[Exercise requirements] Return each line of the material verbatim.

▬▬▬▬▬▬

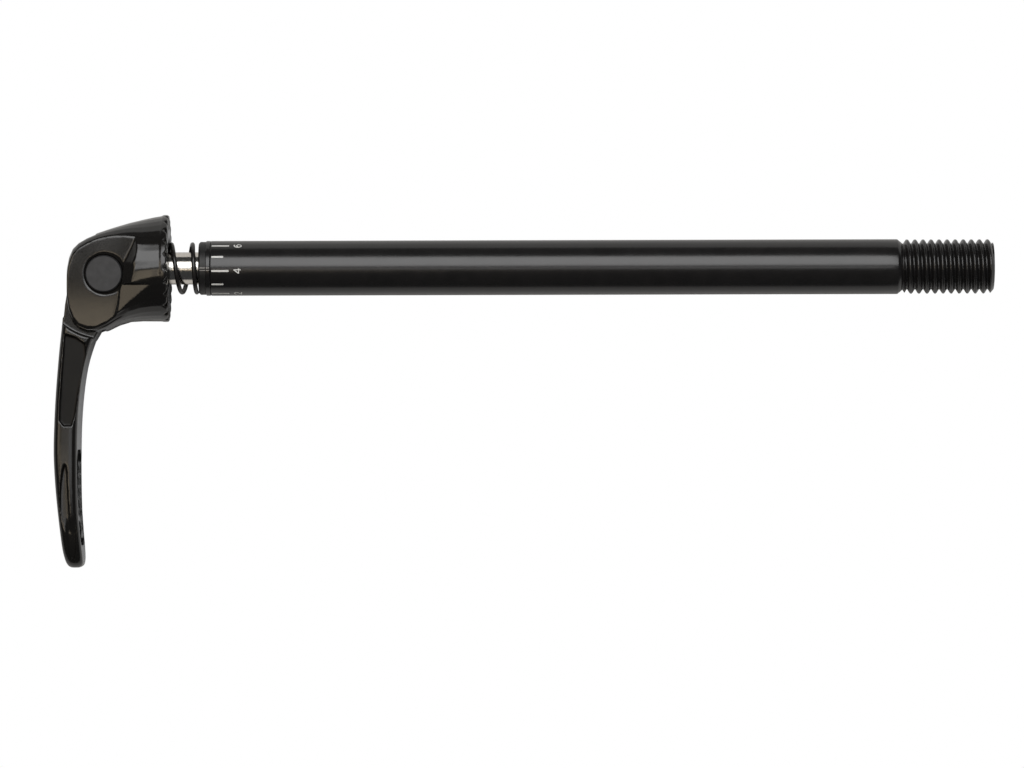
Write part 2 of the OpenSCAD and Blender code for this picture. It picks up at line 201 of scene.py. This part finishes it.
TUBE = tube_black()
MATTE = matte_black()
PAINT = gloss_paint()
ROD = bright_rod()
SHAFT = shaft_dark()
SPRING = spring_black()
PRINT = print_white()
# painted shade for the lever's hollow floor
POCKET_SHADE = pocket_shade_paint()
ZINC = plain_metal("zinc", rgb(0.5, 0.5, 0.49), rgb(0.62, 0.62, 0.6), 0.25)
# painted highlight: bright metal strips on the engraved index line's edges
EDGE_GLINT = plain_metal("edge_glint", rgb(0.30, 0.29, 0.28), rgb(0.42, 0.41, 0.40), 0.35)
BRONZE = plain_metal("bronze", rgb(0.45, 0.30, 0.12), rgb(0.55, 0.38, 0.17), 0.25)


# Helpers

def only(obj):
    bpy.ops.object.select_all(action="DESELECT")
    obj.select_set(True)
    bpy.context.view_layer.objects.active = obj


def smooth(obj, degrees=32):
    only(obj)
    bpy.ops.object.shade_smooth_by_angle(angle=math.radians(degrees))


def mesh_object(name, verts, faces, material):
    me = bpy.data.meshes.new(name)
    me.from_pydata([tuple(c * MM for c in v) for v in verts], [], faces)
    me.update()
    obj = bpy.data.objects.new(name, me)
    bpy.context.scene.collection.objects.link(obj)
    me.materials.append(material)
    return obj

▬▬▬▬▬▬

[Answer to this task]
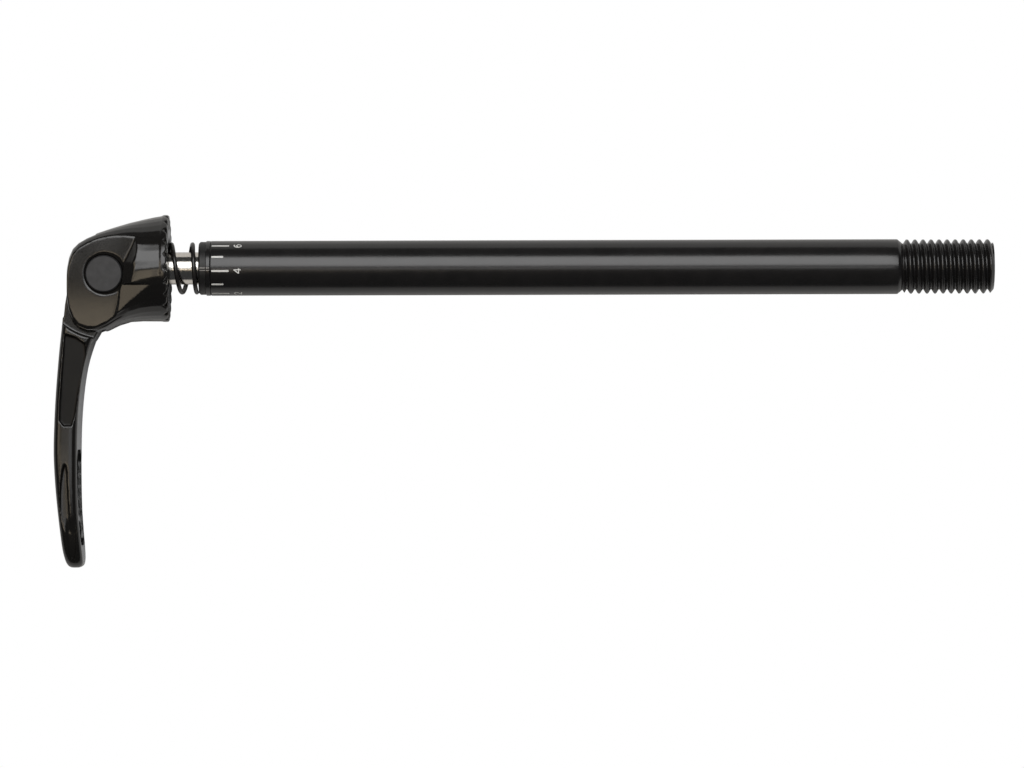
Write part 2 of the OpenSCAD and Blender code for this picture. It picks up at line 201 of scene.py. This part finishes it.
TUBE = tube_black()
MATTE = matte_black()
PAINT = gloss_paint()
ROD = bright_rod()
SHAFT = shaft_dark()
SPRING = spring_black()
PRINT = print_white()
# painted shade for the lever's hollow floor
POCKET_SHADE = pocket_shade_paint()
ZINC = plain_metal("zinc", rgb(0.5, 0.5, 0.49), rgb(0.62, 0.62, 0.6), 0.25)
# painted highlight: bright metal strips on the engraved index line's edges
EDGE_GLINT = plain_metal("edge_glint", rgb(0.30, 0.29, 0.28), rgb(0.42, 0.41, 0.40), 0.35)
BRONZE = plain_metal("bronze", rgb(0.45, 0.30, 0.12), rgb(0.55, 0.38, 0.17), 0.25)


# Helpers

def only(obj):
    bpy.ops.object.select_all(action="DESELECT")
    obj.select_set(True)
    bpy.context.view_layer.objects.active = obj


def smooth(obj, degrees=32):
    only(obj)
    bpy.ops.object.shade_smooth_by_angle(angle=math.radians(degrees))


def mesh_object(name, verts, faces, material):
    me = bpy.data.meshes.new(name)
    me.from_pydata([tuple(c * MM for c in v) for v in verts], [], faces)
    me.update()
    obj = bpy.data.objects.new(name, me)
    bpy.context.scene.collection.objects.link(obj)
    me.materials.append(material)
    return obj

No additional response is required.